Small World: Hoist up the maple leaf


Henry Precht

Henry Precht

By Henry Precht

BN Columnist

Now that the first Republican and Democratic debates are behind us, we citizens have a pretty good idea of what’s on offer. Something like when you go to the market, you can choose from the fresh or frozen, loud or quiet, dumb or dumber, rich or rich friends. In two words, the selection is not appetizing.

Meanwhile, up in Canada, in case you didn’t hear the fireworks, they’ve just had national elections and the Liberals won a crushing victory over the right wing Conservatives and the left wing New Democrats. All 10 of the provinces — except two in the Midwest oil belt — went for the Liberal Justin Trudeau as the new prime minister. He’s said to be a pragmatic consensus builder, not an ideologue.

It occurs to me that a solution to our local loss of political appetite might be at hand. Here we are wallowing in a slough of despond; up there they are at the start of a national adventure with peaks of possible greatness before them.

Why doesn’t Maine quietly secede and hitch up with the Maritime Provinces of Canada? I can hear you saying immediately that secession is illegal and the last time states tried that there was a bloody civil war. But, be honest, do you think many Americans would look up from their TV sets or put down their cell phones and take up arms against a rugged bunch of moose hunters? And they don’t exactly have an eloquent Abraham Lincoln to lead them into battle.

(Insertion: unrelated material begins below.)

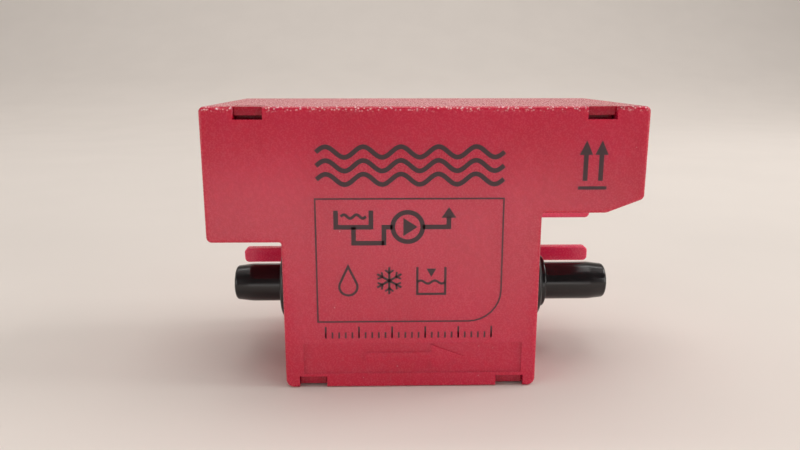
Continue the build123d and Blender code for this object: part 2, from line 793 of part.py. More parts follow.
def all_parts():
    """Every node by its name."""
    ball_x = ball_centre_x()
    seat_x = CYLINDER_X[1]
    cylinder_x = CYLINDER_X[0]
    poppet_front = PLUNGER_X[1] + VALVE_GAP + SUCTION_DISC
    coil_x0 = YOKE_X[0] + YOKE_THICK + BOBBIN_FLANGE
    coil_x1 = YOKE_X[1] - YOKE_THICK - BOBBIN_FLANGE
    return {
        "front_cover": front_cover(),
        "rear_housing": rear_housing(),
        "inlet_spigot": inlet_spigot(),
        "outlet_spigot": outlet_spigot(),
        "inlet_damper": damper(-1, INLET_DAMPER_X, LEG_LEFT),
        "outlet_damper": damper(1, OUTLET_DAMPER_X, LEG_RIGHT),
        "pump_tube": ring(*TUBE_X, *TUBE_R),
        "armature": armature(),
        "plunger": ring(*PLUNGER_X, PLUNGER_BORE_R, PLUNGER_R),
        "buffer_spring": coil_spring(INLET_PLUG_X, ARMATURE_X[0], BUFFER_SPRING),
        "main_spring": coil_spring(ARMATURE_X[1], cylinder_x, MAIN_SPRING),
        "pump_cylinder": pump_cylinder(),
        "plunger_seal": ring(cylinder_x, cylinder_x + SEAL_THICK, CYLINDER_BORE_R, SEAL_R),
        "suction_valve": suction_valve(),
        "suction_valve_spring": coil_spring(poppet_front, seat_x, SUCTION_SPRING),
        "outlet_seat": ring(seat_x, seat_x + SEAT_THICK, SEAT_HOLE_R, CYLINDER_R),
        "outlet_ball": Pos(ball_x, 0, AXIS_Z) * Sphere(BALL_R),
        "outlet_valve_spring": coil_spring(ball_x + BALL_R, THROAT_X[0], OUTLET_SPRING),
        "inlet_o_ring": o_ring(-1),
        "outlet_o_ring": o_ring(1),
        "coil_bobbin": coil_bobbin(),
        "coil_winding": ring(coil_x0, coil_x1, BOBBIN_R[1], WINDING_R),
        "coil_terminals": coil_terminals(),
        "coil_leads": coil_leads(),
        "yoke": yoke(),
        "inlet_pole_sleeve": pole_sleeve(YOKE_X[0] - SLEEVE_FLANGE, GAP_X[0]),
        "outlet_pole_sleeve": pole_sleeve(YOKE_X[1] + SLEEVE_FLANGE, GAP_X[1]),
        "gap_spacer": ring(*GAP_X, *SLEEVE_R),
        "thermal_cutout": thermal_cutout(),
        "cutout_leads": cutout_leads(),
        "circuit_board": circuit_board(),
        "board_screws": board_screws(),
        "relay": on_board(*RELAY),
        "film_capacitor": on_board(*FILM_CAPACITOR),
        "electrolytic_capacitor": electrolytic_capacitor(),
        "varistor": varistor(),
        "triac": triac(),
        "fuse": axial_part(*FUSE_X, FUSE_Z, FUSE_R, FUSE_STAND_OFF),
        "controller_chip": on_board(*CONTROLLER_CHIP),
        "resistors": resistors(),
        "supply_socket": socket(-1, SUPPLY_SOCKET_Z, SUPPLY_HALF_Z, SUPPLY_PINS),
        "supply_contacts": contacts(-1, SUPPLY_SOCKET_Z, SUPPLY_PINS),
        "sensor_socket": socket(1, SENSOR_SOCKET_Z, SENSOR_HALF_Z, SENSOR_PINS),
        "sensor_contacts": contacts(1, SENSOR_SOCKET_Z, SENSOR_PINS),
    }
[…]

Chances are those people from away wouldn’t even notice Maine’s departure: most of the lobsters they eat probably come from the Maritimes anyway. We could do it quietly, putting the keys in the mailbox at Portsmouth and changing the password. Think of the benefits:

First of all, we would get a national leader who is young and loaded with charisma with two (at least) tattoos. As an amateur, he boxes once a week. And for those of you who find dynasties politically compelling, he is the son of a popular PM, Pierre Trudeau, with a mother from a family of political biggies. Better than that, for the royalists among you, the sovereign of Canada is Queen Elisabeth II. How’s that for a dynasty, Hillary and Jeb?

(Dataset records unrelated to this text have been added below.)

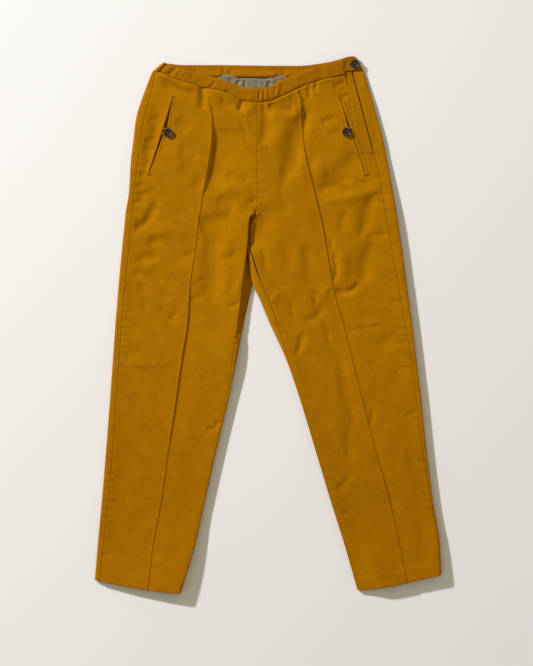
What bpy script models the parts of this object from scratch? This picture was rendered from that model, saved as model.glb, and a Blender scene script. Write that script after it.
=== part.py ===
"""Child's moleskin trousers laid flat, front up: each cut-and-sewn piece is one closed wall of cloth.

Frame: metres, +Z up. The trousers lie on z = 0, the waist towards +Y and the hems towards -Y, so the
wearer's right leg lies at -X. The tables are in millimetres: "down" is measured from the top of the
waist tab towards the hems, "across" from the middle of the whole garment towards +X.
"""
import math

import bmesh
import bpy
import numpy as np

MM = 0.001

# Driving sizes, in millimetres.
LENGTH = 715.0            # top of the waist tab to the lowest hem
SEAM_GAP = 0.3            # between two pieces that are sewn together
CLOTH = 2.0               # moleskin with its pile and seam allowances
BAND_CLOTH = 2.2          # waistband, two layers
HEM_CLOTH = 3.0           # turned-up hem
HEM_DEPTH = 19.0
TAB_CLOTH = 1.8
WELT_CLOTH = 1.0
LOOP_CLOTH = 1.2
LINING_CLOTH = 1.0
FOLD_HEIGHT = 7.9         # the garment's height over its side folds
FOLD_REACH = 5.0          # how far in from its edge a side fold rolls over
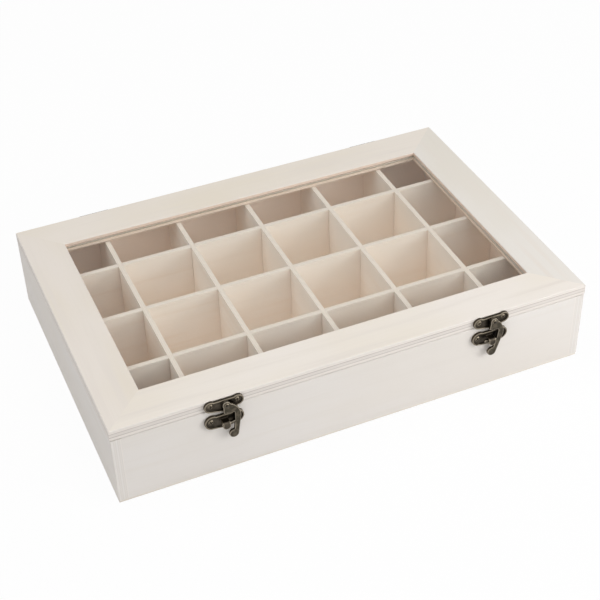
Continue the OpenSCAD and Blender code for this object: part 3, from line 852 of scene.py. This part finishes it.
bpy.context.scene.view_settings.view_transform = "Standard"
bpy.context.scene.cycles.diffuse_bounces = DIFFUSE_BOUNCES

# %% [markdown]
# ## Background
#
# The white around the box comes from what the camera sees of the floor and the world, also in
# metal and through glass, and not from more light. Light that has met a matt surface sees the
# plain fill and the plain floor instead, so the white doesn't brighten the box, and the floor
# keeps its shadow.
#
# The world is dimmer overhead, where a studio has its dark ceiling. That is what the pane
# mirrors, so it stays clear. Its height in the sky goes from 0 at the horizon to 1 straight
# above.

# %% Background
WORLD_FILL = 0.4
OVERHEAD = 0.38
OVERHEAD_SHOWS = (0.25, 0.6)
FLOOR_HALF = 3.0
FLOOR_WHITE_SHARE = 0.95
PAPER_GREY = "#E9E9E9"


def seen_directly(tree):
    """1 where the camera looks, through glass and in metal too, and 0 for light on the object."""
    path = add_node(tree, "ShaderNodeLightPath").outputs
    seen = calculate(tree, "MAXIMUM", path["Is Camera Ray"], path["Is Transmission Ray"])
    seen = calculate(tree, "MAXIMUM", seen, path["Is Glossy Ray"])
    unscattered = calculate(tree, "LESS_THAN", path["Diffuse Depth"], 0.5)
    return calculate(tree, "MULTIPLY", seen, unscattered)


world = bpy.data.worlds.new("studio")
world.use_nodes = True
bpy.context.scene.world = world
sky = world.node_tree
sky.nodes.clear()
direction = add_node(sky, "ShaderNodeTexCoord").outputs["Generated"]
height = add_node(sky, "ShaderNodeSeparateXYZ", {0: direction}).outputs["Z"]
fill = add_node(sky, "ShaderNodeBackground", {"Color": WHITE, "Strength": WORLD_FILL})
white = add_node(sky, "ShaderNodeBackground", {"Color": WHITE, "Strength": 1.0})
dim = add_node(sky, "ShaderNodeBackground", {"Color": WHITE, "Strength": OVERHEAD})
sockets = {0: fade(sky, height, *OVERHEAD_SHOWS), 1: white.outputs[0], 2: dim.outputs[0]}
backdrop = add_node(sky, "ShaderNodeMixShader", sockets)
sockets = {0: seen_directly(sky), 1: fill.outputs[0], 2: backdrop.outputs[0]}
both = add_node(sky, "ShaderNodeMixShader", sockets)
add_node(sky, "ShaderNodeOutputWorld", {0: both.outputs[0]})

floor_mesh = bpy.data.meshes.new("floor")
corners = [(x * FLOOR_HALF, y * FLOOR_HALF, 0) for x, y in ((-1, -1), (1, -1), (1, 1), (-1, 1))]
floor_mesh.from_pydata(corners, [], [(0, 1, 2, 3)])
floor = link(floor_mesh, "floor")
paper, tree, output = new_material("white_paper_sweep")
matt = add_node(tree, "ShaderNodeBsdfDiffuse", {"Color": shade(PAPER_GREY)})
glow = add_node(tree, "ShaderNodeEmission", {"Color": WHITE, "Strength": 1.0})
share = calculate(tree, "MULTIPLY", seen_directly(tree), FLOOR_WHITE_SHARE)
mixed = add_node(tree, "ShaderNodeMixShader", {0: share, 1: matt.outputs[0], 2: glow.outputs[0]})
tree.links.new(mixed.outputs[0], output.inputs[0])
floor.data.materials.append(paper)
print("floor", 2 * FLOOR_HALF, "m wide, world's fill", WORLD_FILL, "and overhead", OVERHEAD)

And chew on this: The poorer provinces or “have nots” receive equalization payments from the federal government to bring them up to the income levels of the richer bunch. That receiving group includes the Maritimes, and were Maine to sign up, we would surely benefit, as well.

Counting further blessings to be, Canada has a national health scheme, which already encourages many Americans to take their ailments north. Canada is withdrawing its air force from a combat role in the Middle East and presumably will take on only peacekeeping (not-making) jobs. And get this, at church suppers on Prince Edward Island they don’t serve beans or turkey; they offer mussels and lobster. Line up to the right, please. Doctors and cardiologists also please line up to practice: The national dish is poutine, French fries, covered with gravy and topped with cheese. A sure killer!

What would we lose? Tourists would flock across the border in even greater numbers because the Canadian loony is substantially weaker than the dollar. I wonder if Maine wouldn’t also lose its governor. If the present incumbent had to be polite and to box with the chief, he might choose to move permanently to Florida (where he would still find many Canadians, but a less aggressive variety).

Still have doubts? This should convince you: The Canadian government actually works. Not only is Mr. Trudeau talking about passing new laws — e.g., making marijuana legal — but he also thinks of amending the constitution to change the way elections are conducted. Ever think, ever dream, something like that might be possible in Washington?

Of course, under the new regime, Mainers would have to make some adjustments. Learn a bit of French and a new national anthem (one that you might actually like to sing), speak the Queen’s English, and reduce the number of gun deaths. History books would have to be revised. Or do you already know who won the War of 1812?

Henry Precht is a retired Foreign Service Officer.